Please help me clear this up. I have it working but I don't understand the problem completely, and would like to know why it works the way it does.

  • If you don’t insert the delay, this is a racing condition. Your I2C clock is quite slow compared to the CPU clock. So once TXSTT clears, you ‘instantly’ set TXSTP, which may or may not (depending on the current internal state of the USCI) instantly stop the transfer or continue to receive at least one byte.
    After TXSTT has cleared, it takes at least one USCI clock cycle (IIRC USCI input clock divided by prescaler, but not by UCBRx) to advance to the point where the reception of the first byte starts.
    So put a small delay after the while instead of a long delay before. Or feed the USCI with the same clock as MCLK.

    About the other problem, well, you didn’t post your USIC setup code. It looks like an unhandled interrupt. Or you’re receiving many bytes during your delay (can’t say because I don’t know the clock settings and the USCI init code)

  • Thanks for feeding me some info. Here's my USIC setup. Can you provide any more info on why I keep jumping into my ISR?

    //I2C Setup

    P1SEL1 |= BIT6 + BIT7; // Pin init
    UCB0CTLW0 |= UCSWRST; // put eUSCI_B in reset state
    UCB0CTLW0 |= UCMODE_3 + UCMST + UCSSEL_2 + UCSYNC;// I2C master mode, SMCLk
    UCB0BRW = 20;//20; // baudrate = 100Khz. MCLK = 16Mhz. SMCLK=2Mhz.
    UCB0TBCNT = 0X01; //Not used in Master Mode
    UCB0I2CSA = 41; // address slave is 41
    UCB0CTLW0 &=~ UCSWRST; //clear reset register
    UCB0IE |= UCNACKIE;
    UCB0IE |= UCRXIE0;

  • Your intermittent use of UCB0CTLW0 and UCB0CTL1 is a bit confusing. It might be a problem too:
    UCMODEx is bit 9+10 in UCB0CTLW0, but bit 1+2 in UCB0CTL0. Be sure you use the correct symbols (can’t check myself) or you’re configuring the USCI to something completely different than you think.
    For the bits in UCB0CTL1, these are the same in UCB0CTLW0. But I guess, different symbols exist for them too. Please double-check the header files.

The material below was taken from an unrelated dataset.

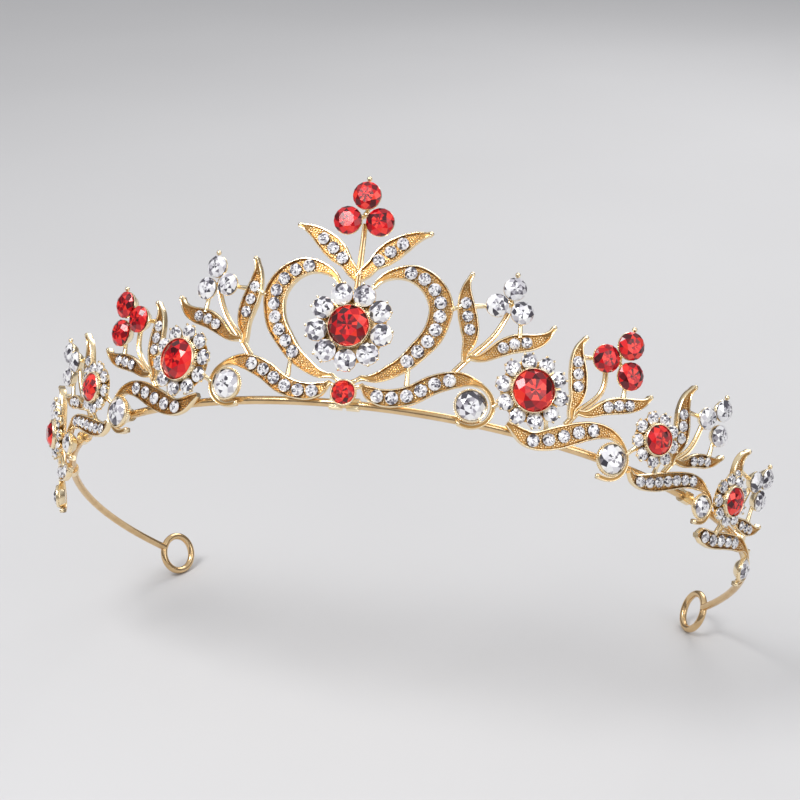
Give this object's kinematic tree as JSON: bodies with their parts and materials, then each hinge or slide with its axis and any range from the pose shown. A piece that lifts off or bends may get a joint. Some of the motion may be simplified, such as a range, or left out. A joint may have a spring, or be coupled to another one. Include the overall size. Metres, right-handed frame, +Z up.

    But let’s assume the bits are set correctly. If it were an unhandled interrupt, it would be called over and over again and main would effectively stall (so the delay would never expire).
    Apparently, you’re receiving multiple bytes. After the start was sent, main waits for 100000 MCLK cycles. Which on 16MHz is 625 I2C clock cycles (100kHz) = 69 bytes. Even more, since the ISR execution adds to the delay.
    Without the delay, you sometimes stopped the transfer before the USCI had a chance to even start receiving a byte, and with the delay, you stop the transfer after the USCI has received many bytes. (btw: are you sure MCLK is 16MHz?
    If you just want to receive a single byte, all you need is to wait for 1 I2C clock cycle after UCTXSTT has cleared. This is 160 MCLK cycles in your case. Then set UCTXSTP.

    However, I’m not sure what happens to the RX interrupt for this last byte. The users guide doesn’t cover this case and the flow diagram doesn’t show whether XIFG is set or not when UCTXSTP is set during byte reception. But since you got ‘every other byte’ without the delay, it seems it is generated.

    Atlernatively, you might want to use the automatic stop generation (UCASTP_2 in UCB0CTLW1 and UCTBCNTx in UCB0TBCNT) and check for the UCBCNTIFG bit.